Actually, they only work when they follow the standard physical layer. Try plugging a Line device into a Mic input, or a Line device into a speaker. Or an unbalanced into a balanced jack. It'll "work" but not "correctly."

And, just like saving money with "rubbish DACs", there's room for designing complete crap, noisey audio paths (and noisey amplifiers) in products.

If people could actually agree on a standard (USB3 seems a good choice), sending audio over a digital port seems fine.

The ONLY real problem, is digital audio isn't digital audio. It's a protocol with MANY audio formats. 44Khz. 48Khz. 96, 192khz. 2 channels, 4 channels, 7.1 channels. 16-bit, 24-bit, 32-bit float. Compressed with different compressions.
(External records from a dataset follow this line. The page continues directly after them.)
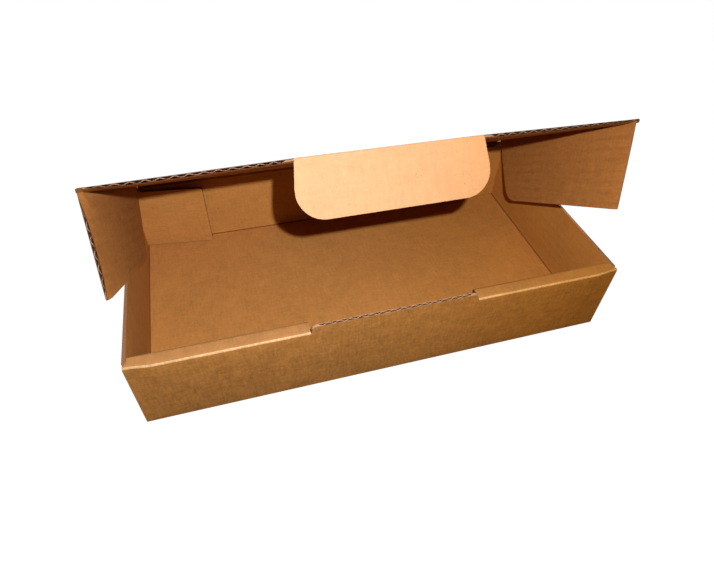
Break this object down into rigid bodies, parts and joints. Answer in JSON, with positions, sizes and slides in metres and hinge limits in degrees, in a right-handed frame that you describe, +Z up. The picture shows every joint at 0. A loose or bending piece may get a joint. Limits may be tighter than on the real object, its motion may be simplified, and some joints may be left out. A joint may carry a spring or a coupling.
{
  "type": "corrugated mailer box",
  "caption": "Open die-cut corrugated mailer box: a shallow tray with a rolled double front wall, side walls with rear flaps, and a hinged lid with folded wings and a tuck tab.",
  "frame": {"origin": "centre of the tray's underside", "axes": "+X to the right seen from the front, +Y to the rear wall, +Z up"},
  "size_m": [0.312, 0.168, 0.1508],
  "materials": {
    "kraft_board": "matt unprinted kraft liner"
  },
  "bodies": {
    "tray": {"tray": "kraft_board"},
    "lid": {"lid": "kraft_board"},
    "lid_wing_left": {"lid_wing_left": "kraft_board"},
    "lid_wing_right": {"lid_wing_right": "kraft_board"},
    "tuck_tab": {"tuck_tab": "kraft_board"},
    "rear_flap_left": {"rear_flap_left": "kraft_board"},
    "rear_flap_right": {"rear_flap_right": "kraft_board"}
  },
  "joints": [
    {"name": "lid_hinge", "type": "hinge", "parent": "tray", "child": "lid", "pos_m": [0, 0.084, 0.0589], "axis": [-1, 0, 0], "range_deg": [-15.2, 146.3]},
    {"name": "left_wing_fold", "type": "hinge", "parent": "lid", "child": "lid_wing_left", "pos_m": [-0.1481, 0.08284, 0.05715], "axis": [0, -0.832, 0.5548], "range_deg": [-3.5, 43.5]},
    {"name": "right_wing_fold", "type": "hinge", "parent": "lid", "child": "lid_wing_right", "pos_m": [0.1481, 0.08284, 0.05715], "axis": [0, 0.832, -0.5548], "range_deg": [-18.5, 28.5]},
    {"name": "tuck_tab_fold", "type": "hinge", "parent": "lid", "child": "tuck_tab", "pos_m": [0, -0.05373, 0.15075], "axis": [-1, 0, 0], "range_deg": [0, 90]},
    {"name": "left_rear_flap_fold", "type": "hinge", "parent": "tray", "child": "rear_flap_left", "pos_m": [-0.1539, 0.07945, 0.02825], "axis": [0, 0, -1], "range_deg": [-6.7, 43.3]},
    {"name": "right_rear_flap_fold", "type": "hinge", "parent": "tray", "child": "rear_flap_right", "pos_m": [0.1539, 0.07945, 0.02825], "axis": [0, 0, 1], "range_deg": [-4.5, 45.5]}
  ]
}
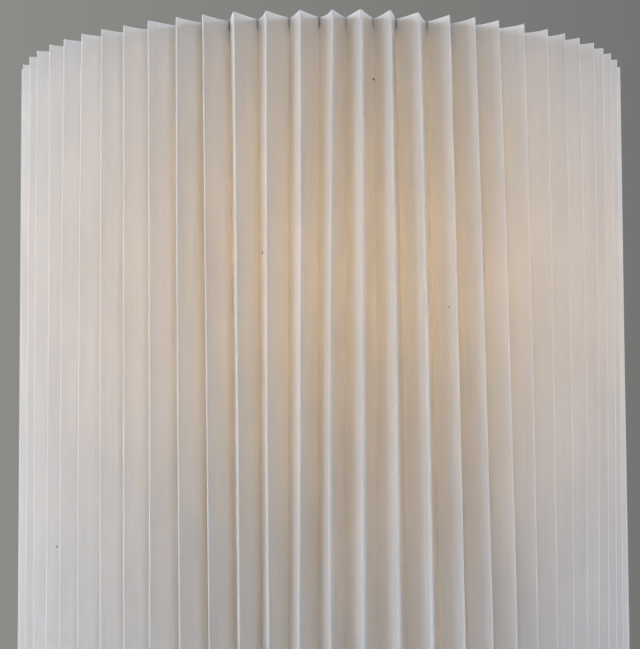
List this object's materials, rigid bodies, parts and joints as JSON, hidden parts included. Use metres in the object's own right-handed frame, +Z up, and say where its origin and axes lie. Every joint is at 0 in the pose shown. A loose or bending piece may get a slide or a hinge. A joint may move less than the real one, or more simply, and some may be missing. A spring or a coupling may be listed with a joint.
{
  "type": "table lamp",
  "caption": "Table lamp with a straight accordion-pleated paper drum shade held on a wire carrier over a bulb, on a glazed body with a turned wooden foot.",
  "frame": {"origin": "middle of the underside, where the felt rests", "axes": "+Z up along the lamp's axis, -Y the front with the turn switch, +Y the back with the cord inlet"},
  "size_m": [0.2998, 0.2998, 0.5702],
  "materials": {
    "pleated_paper": "matt uncoated paper, translucent",
    "card_band": "matt card",
    "white_wire": "white powder coat, satin",
    "brass": "lacquered, satin",
    "bright_brass": "turned and polished",
    "steel": "zinc plated",
    "phenolic": "moulded, dark brown black",
    "fibre": "vulcanised fibre",
    "glaze": "off-white glaze, softly glossy",
    "turned_wood": "oiled, satin",
    "cork": "cork sheet",
    "felt": "wool felt",
    "rubber_bush": "matt",
    "lamp_glass": "inside-frosted soda glass",
    "clear_glass": "clear",
    "cap_aluminium": "drawn, satin",
    "black_glass": "fused black glass",
    "solder": "tinned",
    "filament_wire": "tungsten"
  },
  "bodies": {
    "base": {"felt_pad": "felt", "plinth": "turned_wood", "cord_grommet": "rubber_bush", "base_washer": "steel", "base_nut": "steel", "lamp_pipe": "steel", "cork_gasket": "cork", "ceramic_body": "glaze", "vase_cap": "brass", "check_ring": "bright_brass", "neck_tube": "brass", "neck_collar": "bright_brass", "harp_saddle": "brass", "saddle_nut": "steel", "socket_cap": "brass", "cap_set_screw": "steel", "socket_shell": "brass", "insulating_sleeve": "fibre", "socket_interior": "phenolic", "terminal_screws": "bright_brass", "screw_shell": "cap_aluminium", "centre_contact": "brass"},
    "switch": {"switch_shaft": "brass", "switch_knob": "bright_brass"},
    "bulb": {"bulb_contact": "solder", "bulb_insulator": "black_glass", "bulb_cap": "cap_aluminium", "bulb_glass": "lamp_glass", "bulb_stem": "clear_glass", "bulb_lead_wires": "filament_wire", "bulb_filament": "filament_wire"},
    "harp": {"harp": "brass"},
    "left_ferrule": {"ferrule_left": "bright_brass"},
    "right_ferrule": {"ferrule_right": "bright_brass"},
    "stud": {"harp_stud": "bright_brass"},
    "shade": {"pleated_panel_front": "pleated_paper", "pleated_panel_back": "pleated_paper", "inner_band_top": "card_band", "inner_band_bottom": "card_band", "top_ring": "white_wire", "bottom_ring": "white_wire", "spider_hub": "white_wire", "spider_arms": "white_wire"},
    "finial": {"finial": "bright_brass"}
  },
  "joints": [
    {"name": "switch_turn", "type": "hinge", "parent": "base", "child": "switch", "pos_m": [0, -0.026, 0.358], "axis": [0, -1, 0], "continuous": true},
    {"name": "bulb_unscrew", "type": "slide", "parent": "base", "child": "bulb", "axis": [0, 0, 1], "range_m": [0, 0.03]},
    {"name": "harp_lift", "type": "slide", "parent": "base", "child": "harp", "axis": [0, 0, 1], "range_m": [0, 0.012]},
    {"name": "left_ferrule_slide", "type": "slide", "parent": "harp", "child": "left_ferrule", "axis": [0, 0, 1], "range_m": [0, 0.014]},
    {"name": "right_ferrule_slide", "type": "slide", "parent": "harp", "child": "right_ferrule", "axis": [0, 0, 1], "range_m": [0, 0.014]},
    {"name": "shade_turn", "type": "hinge", "parent": "harp", "child": "stud", "pos_m": [0, 0, 0.5425], "axis": [0, 0, 1], "continuous": true},
    {"name": "shade_lift", "type": "slide", "parent": "stud", "child": "shade", "axis": [0, 0, 1], "range_m": [0, 0.3]},
    {"name": "finial_off", "type": "slide", "parent": "shade", "child": "finial", "axis": [0, 0, 1], "range_m": [0, 0.02]}
  ]
}
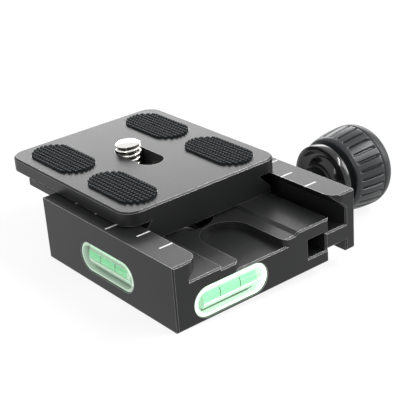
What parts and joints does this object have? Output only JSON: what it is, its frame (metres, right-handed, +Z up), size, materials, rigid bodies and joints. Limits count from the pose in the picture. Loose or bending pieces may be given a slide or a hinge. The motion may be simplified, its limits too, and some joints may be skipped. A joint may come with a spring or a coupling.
{
  "type": "dovetail quick release clamp",
  "caption": "Compact camera clamp with dovetail jaws, a clamping knob, built-in bubble levels and a padded release plate with a camera screw.",
  "frame": {"origin": "centre of the mounting thread on the underside of the base", "axes": "+Z up out of the clamp, +X from the fixed jaw to the knob, +Y along the dovetail to the rear"},
  "size_m": [0.0824, 0.0709, 0.0268],
  "materials": {
    "black_anodised": "satin black anodised, fine bead-blasted",
    "white_paint": "white paint fill",
    "steel": "zinc plated steel",
    "chrome": "bright nickel plate",
    "gloss_black": "gloss black anodised",
    "grip_rubber": "moulded rubber",
    "pad_rubber": "ribbed rubber",
    "clear_acrylic": "polished acrylic",
    "green_fluid": "tinted level fluid",
    "ring_ink": "printed rings",
    "white_plastic": "sealing plug"
  },
  "bodies": {
    "clamp_base": {"base_block": "black_anodised", "fixed_jaw_marks": "white_paint", "mount_bushing": "steel", "front_return_spring": "steel", "rear_return_spring": "steel", "front_vial_block": "clear_acrylic", "side_vial_block": "clear_acrylic", "front_vial_fluid": "green_fluid", "side_vial_fluid": "green_fluid", "front_vial_rings": "ring_ink", "side_vial_rings": "ring_ink", "front_vial_plug": "white_plastic", "side_vial_plug": "white_plastic"},
    "clamp_jaw": {"moving_jaw": "black_anodised", "moving_jaw_marks": "white_paint", "front_guide_pin": "steel", "rear_guide_pin": "steel", "thrust_washer": "steel"},
    "clamp_knob": {"clamp_screw": "steel", "spacer_sleeve": "gloss_black", "knob_core": "gloss_black", "knob_grip": "grip_rubber", "knob_end_cap": "gloss_black"},
    "plate": {"release_plate": "black_anodised", "front_left_pad": "pad_rubber", "front_right_pad": "pad_rubber", "rear_left_pad": "pad_rubber", "rear_right_pad": "pad_rubber", "front_stop_screw": "chrome", "rear_stop_screw": "chrome"},
    "screw_clip": {"retaining_clip": "chrome"},
    "camera_screw": {"camera_screw": "chrome"}
  },
  "joints": [
    {"name": "jaw_slide", "type": "slide", "parent": "clamp_base", "child": "clamp_jaw", "axis": [-1, 0, 0], "range_m": [0, 0.005], "deforming": ["front_return_spring", "rear_return_spring"]},
    {"name": "knob_turn", "type": "hinge", "parent": "clamp_jaw", "child": "clamp_knob", "pos_m": [0.03035, 0, 0.0054], "axis": [-1, 0, 0], "range_deg": [0, 2250]},
    {"name": "plate_seat", "type": "slide", "parent": "clamp_base", "child": "plate", "axis": [-1, 0, 0], "range_m": [0, 0.00155]},
    {"name": "screw_shift", "type": "slide", "parent": "plate", "child": "screw_clip", "axis": [0, -1, 0], "range_m": [0, 0.0089]},
    {"name": "camera_screw_turn", "type": "hinge", "parent": "screw_clip", "child": "camera_screw", "pos_m": [0.0038, 0.02558, 0.0192], "axis": [0, 0, 1], "continuous": true}
  ],
  "couplings": [
    {"joint": "knob_turn", "follows": "jaw_slide", "rad_per_m": 7854},
    {"joint": "plate_seat", "follows": "jaw_slide", "ratio": 0.31}
  ]
}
THAT'S where the real shitshow happens. Because now you're basically in the oldschool Modem situation where you have to try various standards and HOPE that the sender and the receiver both have compatible formats and in failing that, falling back to some standard required format like "stereo 44Khz PCM".

The number of ways analog audio can work (and equivalently, fail) is small: Mic vs. Line, Power vs. Voltage, Voltage vs. Current, and Balanced vs. Unbalanced. In practice, it's not a big problem because of connector conventions and smart signal detection.

Contrast this situation with digital audio, where the number of modes is exponentially larger by your own admission. Analog audio is more reliable.

This doesn't mean digital couldn't be more reliable; it's just that it hasn't typically been designed with the necessary metadata as part of the protocol.